Currently, this label refers to the systematic discrimination of other racial groups, as happened in South Africa under white-minority rule, and currently in Palestine.
The document, shared on the website endgenderapartheid.today, was signed by Iranian Nobel peace prize laureate Shirin Ebadi, the first female deputy speaker of the Afghan parliament Fawzia Koofi, a commissioner of the Afghan Independent Human Rights Commission, and many other predominant female Afghan and Iranian activists.
In Iran, women are banned from many fields of study, sporting events & from obtaining a passport & traveling outside the country without their husband’s permission. Women’s lives & testimony are worth half a man under the law.
— Gissou Nia | گیسو نیا (@GissouNia) March 8, 2023
This treatment has a name: GENDER APARTHEID. pic.twitter.com/eFYriUuXm3
"While representing a distinct form of apartheid from that in South Africa, the components of systematic segregation and subjugation that makeup apartheid are present in Afghanistan and Iran today," the letter read.

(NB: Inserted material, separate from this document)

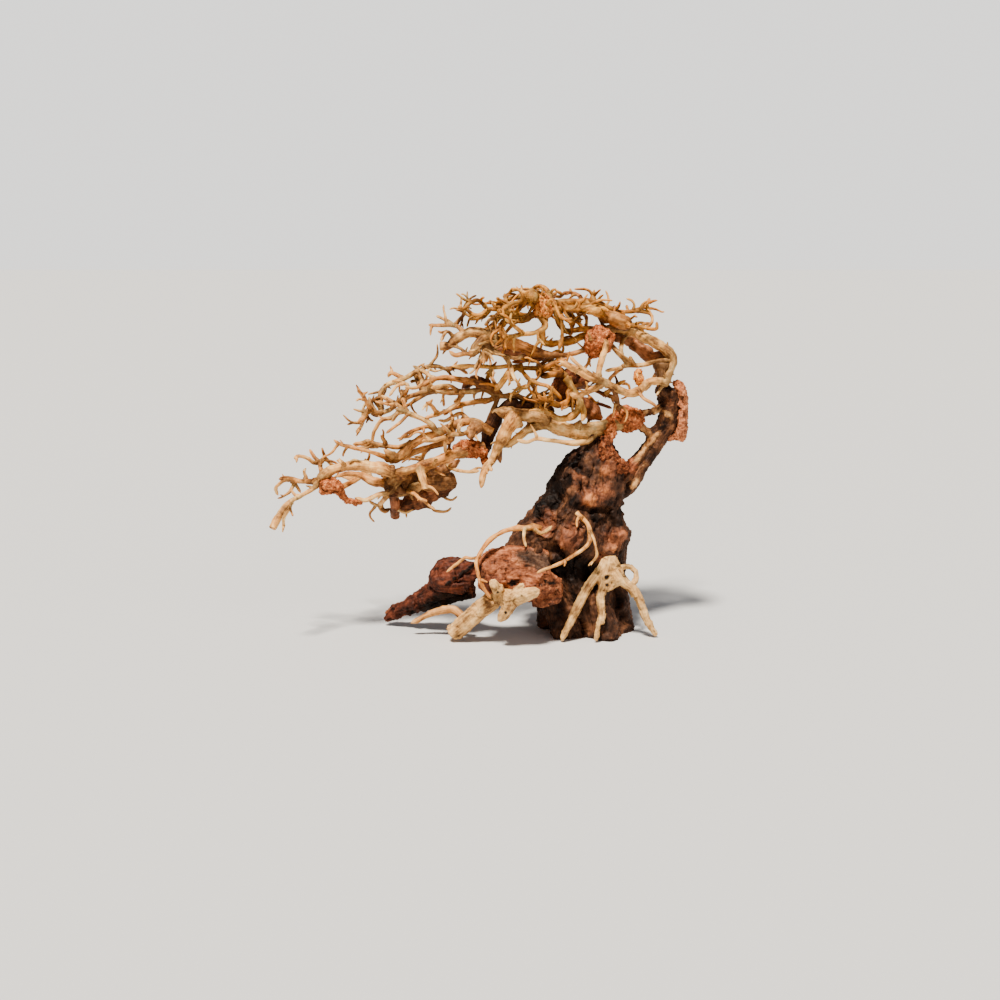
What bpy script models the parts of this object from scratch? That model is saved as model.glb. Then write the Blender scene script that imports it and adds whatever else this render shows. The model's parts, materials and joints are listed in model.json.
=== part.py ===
"""Aquarium root wood: a windswept little tree of pale, branchy root pieces glued to a dark, leaning stump.

Metres, +Z up, +X to the right, +Y away from the viewer. The origin is on the ground under the stump's axis.
Every route is a string of "column,row" points of a picture that is 1000 pixels square. The eye below turns
such a point into a place in space, once the point has a depth: millimetres behind the stump's axis.
"""

import math
import random
from collections import namedtuple

import bmesh
import bpy
import numpy as np
from mathutils import Vector, noise

MM = 0.001

# Driving dimensions of the wood
SPREAD = 0.268  # from the cut tip of the low bough to the bark on the elbow
SPREAD_PIXELS = 688 - 273
GAP = 0.3 * MM  # between pieces that are glued or lean on each other
STICK_GAP = 0.4 * MM  # round a stick that passes through a filling

# The eye that the routes are seen from
FOCAL = 1395.0  # pixels
MIDDLE = 500.0  # column and row of the picture's centre
EYE_TILT = math.radians(9.6)  # looking down
AXIS_COLUMN = 585.0  # the stump's axis at the ground
TOUCH_ROW = 641.0  # the lowest edge of the front root, which lies on the ground
TOUCH_DEPTH = -30.0 * MM
EYE_DISTANCE = SPREAD * FOCAL / SPREAD_PIXELS
EYE_HEIGHT = (EYE_DISTANCE + TOUCH_DEPTH) * math.tan(EYE_TILT + math.atan((TOUCH_ROW - MIDDLE) / FOCAL))
EYE_SIDE = -EYE_DISTANCE * (AXIS_COLUMN - MIDDLE) / FOCAL
PIXEL = SPREAD / SPREAD_PIXELS

# How finely the routes are read and the tubes are made
READ_STEP = 3.0  # pixels between two readings of a route
RING_SLACK = 0.6 * MM  # how far a tube may cut a bend short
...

Women in Taliban-ruled Afghanistan are erased from public life via decrees issued by the Taliban administration that includes bans on female education and employment, long-distance journeys without a male chaperone, and restrictive dress codes.
Iranian women face state-sponsored violence if they violate rules on what they can wear, as well as freedom of speech and movement. They are also banned from studying multiple subjects, and from obtaining a passport or travelling outside the country without their husband's permission.

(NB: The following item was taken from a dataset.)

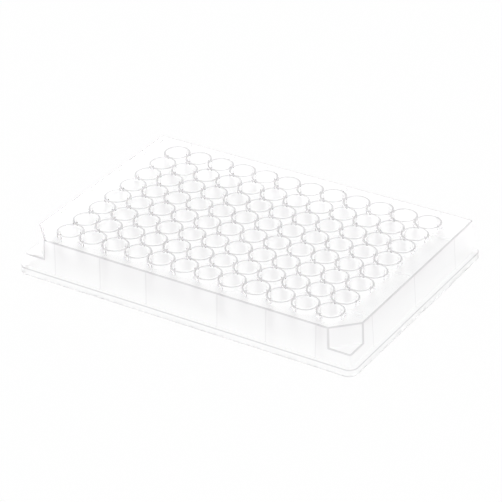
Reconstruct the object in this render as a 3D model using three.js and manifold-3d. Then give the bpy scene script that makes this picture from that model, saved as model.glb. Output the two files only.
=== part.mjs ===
// 96-well plate: one clear moulding. Millimetres, +Z up, origin at the centre of the foot.
import * as THREE from 'three';
import { mergeVertices } from 'three/addons/utils/BufferGeometryUtils.js';
import Module from 'manifold-3d';

// --- Driving dimensions -------------------------------------------------------------------
// Well array, and the margins from its outermost well centres to the edges of the foot.
const COLUMNS = 12;
const ROWS = 8;
const WELL_PITCH = 9;
const END_MARGIN = 14.38;
const SIDE_MARGIN = 11.24;

// Wells: blind and tapered, each in a tube that reaches a little past the middle of the pitch,
// so that it is fused to its neighbours.
const PLATE_HEIGHT = 14.35;
const RIM_HEIGHT = 0.3;
const DECK_THICKNESS = 1.3;
const TUBE_OVERLAP = 0.13;
const TUBE_WALL = 1.2;
const TUBE_FOOT_HEIGHT = 2.25;
const WELL_FLOOR_THICKNESS = 1.2;
const WELL_TAPER = 0.23;

// Skirt, with its walls leaning inwards, and the hollow flange it stands on.
const WALL = 1.2;
const SKIRT_DRAFT_DEGREES = 3.3;
const SKIRT_CORNER_RADIUS = 0.8;
const SKIRT_INNER_CORNER_RADIUS = 0.3;
const FLANGE_WIDTH = 1.7;
const FLANGE_HEIGHT = 2.5;
const FLANGE_CORNER_RADIUS = 3.2;

// Notches in the two front corners: 45 degree cuts that stop at a ledge.
const NOTCH_LEG = 7.85;
const NOTCH_LEDGE_HEIGHT = 6.95;

// Ribs under the deck, from the skirt to the tubes. Columns count inwards from each end, and
// steps are pitches from the middle of the plate.
const RIB_THICKNESS = 0.9;
const RIB_FOOT = 0.4;
const LONG_RIB_COLUMNS = [0, 2];
const SHORT_RIB_COLUMNS = [4];
const END_RIB_STEPS = [-3, 0, 3];

// Facets of the round shapes.
const WELL_SIDES = 12;
const CORNER_STEPS = 4;

// --- Sizes that follow --------------------------------------------------------------------
const ARRAY_HALF_LENGTH = ((COLUMNS - 1) * WELL_PITCH) / 2;
const ARRAY_HALF_WIDTH = ((ROWS - 1) * WELL_PITCH) / 2;
const FOOT_HALF_LENGTH = ARRAY_HALF_LENGTH + END_MARGIN;
const FOOT_HALF_WIDTH = ARRAY_HALF_WIDTH + SIDE_MARGIN;
const SKIRT_HALF_LENGTH = FOOT_HALF_LENGTH - FLANGE_WIDTH;
const SKIRT_HALF_WIDTH = FOOT_HALF_WIDTH - FLANGE_WIDTH;
const DECK_TOP = PLATE_HEIGHT - RIM_HEIGHT;
const DECK_UNDERSIDE = DECK_TOP - DECK_THICKNESS;
const TUBE_RADIUS = WELL_PITCH / 2 + TUBE_OVERLAP;
const WELL_TOP_RADIUS = TUBE_RADIUS - TUBE_WALL;
const WELL_FLOOR_RADIUS = WELL_TOP_RADIUS - WELL_TAPER;
const WELL_FLOOR = TUBE_FOOT_HEIGHT + WELL_FLOOR_THICKNESS;
const WELL_DEPTH = PLATE_HEIGHT - WELL_FLOOR;
const NOTCH_INNER_LEG = NOTCH_LEG - (2 - Math.SQRT2) * WALL;
const CUTTER_OVERRUN = 1;

const wasm = await Module();
wasm.setup();

// --- Solids -------------------------------------------------------------------------------
function toSolid(geometry) {
  geometry.deleteAttribute('normal');
  geometry.deleteAttribute('uv');
  const merged = mergeVertices(geometry, 1e-4);
  const mesh = new wasm.Mesh({
    numProp: 3,
    vertProperties: new Float32Array(merged.attributes.position.array),
    triVerts: new Uint32Array(merged.index.array),
  });
  return new wasm.Manifold(mesh);
}

function toGeometry(solid) {
  const { vertProperties, triVerts } = solid.getMesh();
  const indexed = new THREE.BufferGeometry();
  indexed.setAttribute('position', new THREE.BufferAttribute(vertProperties, 3));
  indexed.setIndex(new THREE.BufferAttribute(triVerts, 1));
  const geometry = indexed.toNonIndexed();
  geometry.computeVertexNormals();
  return geometry;
}

function union(geometries) {
  return geometries.map(toSolid).reduce((whole, solid) => whole.add(solid));
}

// --- Skirt, flange and deck ---------------------------------------------------------------
// The back half of an outline: its two rounded corners, from right to left.
function roundBackCorners(outline, halfLength, halfWidth, radius) {
  outline.absarc(halfLength - radius, halfWidth - radius, radius, 0, Math.PI / 2);
  outline.absarc(radius - halfLength, halfWidth - radius, radius, Math.PI / 2, Math.PI);
}

function roundedOutline(halfLength, halfWidth, radius) {
  const outline = new THREE.Shape();
  roundBackCorners(outline, halfLength, halfWidth, radius);
  outline.absarc(radius - halfLength, radius - halfWidth, radius, Math.PI, 1.5 * Math.PI);
  outline.absarc(halfLength - radius, radius - halfWidth, radius, 1.5 * Math.PI, 2 * Math.PI);
  return outline;
}

function notchedOutline(halfLength, halfWidth, radius, leg) {
  const outline = new THREE.Shape();
  roundBackCorners(outline, halfLength, halfWidth, radius);
  outline.lineTo(-halfLength, leg - halfWidth);
  outline.lineTo(leg - halfLength, -halfWidth);
  outline.lineTo(halfLength - leg, -halfWidth);
  outline.lineTo(halfLength, leg - halfWidth);
  return outline;
}

function prism(outline, bottom, top) {
  const geometry = new THREE.ExtrudeGeometry(outline, {
    depth: top - bottom,
    bevelEnabled: false,
    curveSegments: CORNER_STEPS,
  });
  return geometry.translate(0, 0, bottom);
}

// Leans the walls of a prism inwards with height. They keep their size at the flange's top.
function lean(geometry) {
  const slope = Math.tan(THREE.MathUtils.degToRad(SKIRT_DRAFT_DEGREES));
  const position = geometry.attributes.position;
  for (let i = 0; i < position.count; i += 1) {
    const shift = (position.getZ(i) - FLANGE_HEIGHT) * slope;
    const x = position.getX(i);
    const y = position.getY(i);
    position.setXY(i, x - Math.sign(x) * shift, y - Math.sign(y) * shift);
  }
  return geometry;
}

function body() {
  const flange = prism(
    roundedOutline(FOOT_HALF_LENGTH, FOOT_HALF_WIDTH, FLANGE_CORNER_RADIUS),
    0,
    FLANGE_HEIGHT,
  );
  const lower = prism(
    roundedOutline(SKIRT_HALF_LENGTH, SKIRT_HALF_WIDTH, SKIRT_CORNER_RADIUS),
    0,
    NOTCH_LEDGE_HEIGHT,
  );
  const upper = prism(
    notchedOutline(SKIRT_HALF_LENGTH, SKIRT_HALF_WIDTH, SKIRT_CORNER_RADIUS, NOTCH_LEG),
    0,
    DECK_TOP,
  );
  return union([flange, lean(lower), lean(upper)]);
}

// The space under the deck, one wall inside the body, before tubes and ribs stand in it.
function hollow() {
  const halfLength = SKIRT_HALF_LENGTH - WALL;
  const halfWidth = SKIRT_HALF_WIDTH - WALL;
  const radius = SKIRT_INNER_CORNER_RADIUS;
  const flange = prism(
    roundedOutline(
      FOOT_HALF_LENGTH - WALL,
      FOOT_HALF_WIDTH - WALL,
      FLANGE_CORNER_RADIUS - WALL,
    ),
    -CUTTER_OVERRUN,
    FLANGE_HEIGHT - WALL,
  );
  const lower = prism(
    roundedOutline(halfLength, halfWidth, radius),
    0,
    NOTCH_LEDGE_HEIGHT - WALL,
  );
  const upper = prism(
    notchedOutline(halfLength, halfWidth, radius, NOTCH_INNER_LEG),
    0,
    DECK_UNDERSIDE,
  );
  return union([flange, lean(lower), lean(upper)]);
}

// --- Tubes, wells and ribs ----------------------------------------------------------------
function wellCentres() {
  const centres = [];
  for (let column = 0; column < COLUMNS; column += 1) {
    for (let row = 0; row < ROWS; row += 1) {
      const x = column * WELL_PITCH - ARRAY_HALF_LENGTH;
      const y = row * WELL_PITCH - ARRAY_HALF_WIDTH;
      centres.push([x, y]);
    }
  }
  return centres;
}

// A round tube, cut flat where it meets its four neighbours.
function tubeOutline() {
  const meetingAngle = Math.acos(WELL_PITCH / 2 / TUBE_RADIUS);
  const corners = [];
  for (let quarter = 0; quarter < 4; quarter += 1) {
    for (const turn of [-meetingAngle, meetingAngle, Math.PI / 4]) {
      const angle = (quarter * Math.PI) / 2 + turn;
      corners.push(new THREE.Vector2(Math.cos(angle), Math.sin(angle)).multiplyScalar(TUBE_RADIUS));
    }
  }
  return new THREE.Shape(corners);
}

function atEachWell(geometry) {
  return union(wellCentres().map(([x, y]) => geometry.clone().translate(x, y, 0)));
}

function tubes() {
  return atEachWell(prism(tubeOutline(), TUBE_FOOT_HEIGHT, PLATE_HEIGHT));
}

function wells() {
  const depth = WELL_DEPTH + CUTTER_OVERRUN;
  const widening = WELL_TAPER / WELL_DEPTH;
  const topRadius = WELL_FLOOR_RADIUS + widening * depth;
  const well = new THREE.CylinderGeometry(topRadius, WELL_FLOOR_RADIUS, depth, WELL_SIDES);
  return atEachWell(well.rotateX(Math.PI / 2).translate(0, 0, WELL_FLOOR + depth / 2));
}

function box(x0, x1, y0, y1, z0, z1) {
  const geometry = new THREE.BoxGeometry(Math.abs(x1 - x0), Math.abs(y1 - y0), z1 - z0);
  return geometry.translate((x0 + x1) / 2, (y0 + y1) / 2, (z0 + z1) / 2);
}

function ribs() {
  const half = RIB_THICKNESS / 2;
  const made = [];
  const addSideRibs = (column, foot) => {
    const x = ARRAY_HALF_LENGTH - column * WELL_PITCH;
    for (const centre of [-x, x]) {
      for (const side of [-1, 1]) {
        const inner = side * (ARRAY_HALF_WIDTH + WELL_TOP_RADIUS);
        const outer = side * FOOT_HALF_WIDTH;
        made.push(box(centre - half, centre + half, inner, outer, foot, DECK_TOP));
      }
    }
  };
  LONG_RIB_COLUMNS.forEach((column) => addSideRibs(column, RIB_FOOT));
  SHORT_RIB_COLUMNS.forEach((column) => addSideRibs(column, FLANGE_HEIGHT));
  for (const step of END_RIB_STEPS) {
    const y = step * WELL_PITCH;
    for (const end of [-1, 1]) {
      const inner = end * ARRAY_HALF_LENGTH;
      const outer = end * FOOT_HALF_LENGTH;
      made.push(box(inner, outer, y - half, y + half, FLANGE_HEIGHT, DECK_TOP));
    }
  }
  return union(made);
}

// --- Plate --------------------------------------------------------------------------------
const standing = tubes();
const core = hollow().subtract(standing).subtract(ribs());
const plate = body().add(standing).subtract(core).subtract(wells());

const clearPlastic = new THREE.MeshStandardMaterial({
  color: 0xeef3f4,
  roughness: 0.15,
  metalness: 0,
});
const plateMesh = new THREE.Mesh(toGeometry(plate), clearPlastic);
plateMesh.name = 'plate';

const wellPlate = new THREE.Group();
wellPlate.name = 'well_plate';
wellPlate.add(plateMesh);

export default wellPlate;
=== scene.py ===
"""96-well plate: one clear moulding on a white studio floor."""
import math

import bmesh
import bpy
from bpy.props import FloatProperty, FloatVectorProperty, IntProperty, PointerProperty
from mathutils import Matrix, Vector


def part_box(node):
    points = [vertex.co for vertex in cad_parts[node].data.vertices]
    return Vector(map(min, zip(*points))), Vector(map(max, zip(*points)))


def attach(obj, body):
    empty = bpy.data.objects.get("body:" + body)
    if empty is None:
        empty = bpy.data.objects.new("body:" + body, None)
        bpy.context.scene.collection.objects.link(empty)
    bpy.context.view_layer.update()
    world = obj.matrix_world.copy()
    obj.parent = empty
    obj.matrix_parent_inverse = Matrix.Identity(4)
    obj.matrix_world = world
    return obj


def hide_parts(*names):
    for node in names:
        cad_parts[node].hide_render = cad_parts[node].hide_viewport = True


bl_info = {
    "name": "Well Plate",
    "version": (1, 0, 0),
    "blender": (4, 5, 0),
    "location": "View3D > Sidebar > Well Plate",
    "description": "Models a clear 96-well plate and the white stage it stands on",
    "category": "Add Mesh",
}

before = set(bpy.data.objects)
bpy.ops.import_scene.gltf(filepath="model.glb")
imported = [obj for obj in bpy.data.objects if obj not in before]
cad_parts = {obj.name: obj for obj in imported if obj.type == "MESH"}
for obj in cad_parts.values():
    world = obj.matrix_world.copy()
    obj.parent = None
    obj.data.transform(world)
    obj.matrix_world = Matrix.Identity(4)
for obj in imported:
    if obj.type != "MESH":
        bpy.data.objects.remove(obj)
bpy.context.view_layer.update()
FOOT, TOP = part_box("plate")

MM = 0.001
OVERRUN = 1 * MM  # how far a cutter reaches past what it cuts
WELD = 1e-6  # points closer than this are one point
TUBE_WELD = 2 * WELD  # the same, where tubes meet
TUBE_CUT_SLACK = WELD / 10  # points closer than this to a tube's cut lie on it
SHARP_CORNER = math.radians(30)
FLOOR_GAP = 0.02 * MM  # keeps the floor off the foot's lower edge

# Steps in the rounded shapes.
TUBE_SIDES = 48
DECK_HOLE_SIDES = 24
FLANGE_CORNER_STEPS = 10
POCKET_CORNER_STEPS = 8
SKIRT_CORNER_STEPS = 6
FILLET_STEPS = 4
EDGE_STEPS = 3

RIB_COLUMN_STEP = 2  # a long side has a rib at every second column from each end
RIM_TOP_SHARE = 0.6  # share of a rim's rounding that counts as its top

# Numbers of the finishes, in the order of make_finishes.
WELL_FINISH = 0
SKIN_FINISH = 1
EDGE_SHADE_FINISH = 2
RIM_SHADE_FINISH = 3
INSIDE_FINISH = 4

# Fine detail of the plastic and of the floor's paper.
FLOW_SIZE = 6 * MM
CLOUD_SIZE = 9 * MM
CLOUD_DETAIL = 3
SATIN_GRAIN_SIZE = 0.5 * MM
SKIN_GRAIN_SIZE = 0.25 * MM
PAPER_GRAIN_SIZE = 2 * MM
SATIN_RELIEF = 0.02 * MM
SKIN_RELIEF = 0.002 * MM
GRAIN_ON_FLOW = 0.1  # height of the satin grain, as a share of the flow waves
CLOUD_ON_GRAIN = 0.5  # height of the skin's clouds, as a share of its grain
CLOUD_TONE = 0.996  # colour of the darker clouds, as a share of the lighter ones

# Shares from one end of a change to the other.
SATIN_UNEVENNESS = (0.9, 1)
HAZE_UNEVENNESS = (0.7, 1.3)
HAZE_PATCHES = (0.9, 1.1)
PAPER_ROUGHNESS = (0.9, 1)
RIB_SHADE_STRENGTH = (0.4, 1)  # painted rib shade at the foot, and at the rims
SLANT_RANGE = (0.3, 0.9)  # turn away from square at which the painted slant shade starts to show, and is full
SHADE_RANGE = (0.3, 0.95)  # share of the deck's height where the painted shade starts, and is full
SHADE_END = 0.1 * MM  # depth under the deck's top where the painted shade ends
DECK_EDGE = 0.5 * MM  # depth over which the deck's haze gives way to the skirt's etching

WHITE = (1, 1, 1, 1)

# The camera's sensor in millimetres, and the nearest and farthest things it shows.
SENSOR_WIDTH = 36
NEAREST = 10 * MM
FARTHEST = 10

# Sockets that share a name with others of their node, by their number.
MIX_LOW = 6
MIX_HIGH = 7
MIX_RESULT = 2
FIRST_SHADER = 1
SECOND_SHADER = 2


# --- Sizes and finishes -----------------------------------------------------------------------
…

"The situations in the Islamic Republic of Iran and under the Taliban in Afghanistan are not simply cases of gender discrimination," the letter said.
"These systems are perpetuating a more extreme, systematic and structural war against women designed to dehumanize and repress them for purposes of entrenching power."
Women are also subject to restrictions in Iran with a feminist-led protest movement emerging in the country following the death in custody last year of Mahsa Amini, allegedly detained over her dress.
The term apartheid was first used to describe the treatment of Black people in South Africa under white minority rule from 1948 to the 1990s.
The crime of apartheid is defined in international law as "inhuman acts resulting from the policies and practices of apartheid and similar policies and practices of racial segregation and discrimination".
Heather Barr, the associate women’s rights director at Human Rights Watch, tweeted on Wednesday: "There's no need to choose between a gender persecution v a gender apartheid approach when seeking strategies to counter Taliban abuses. There are no easy or quick solutions, especially given what feels like a glum shrug from the intl community, so we need to try everything."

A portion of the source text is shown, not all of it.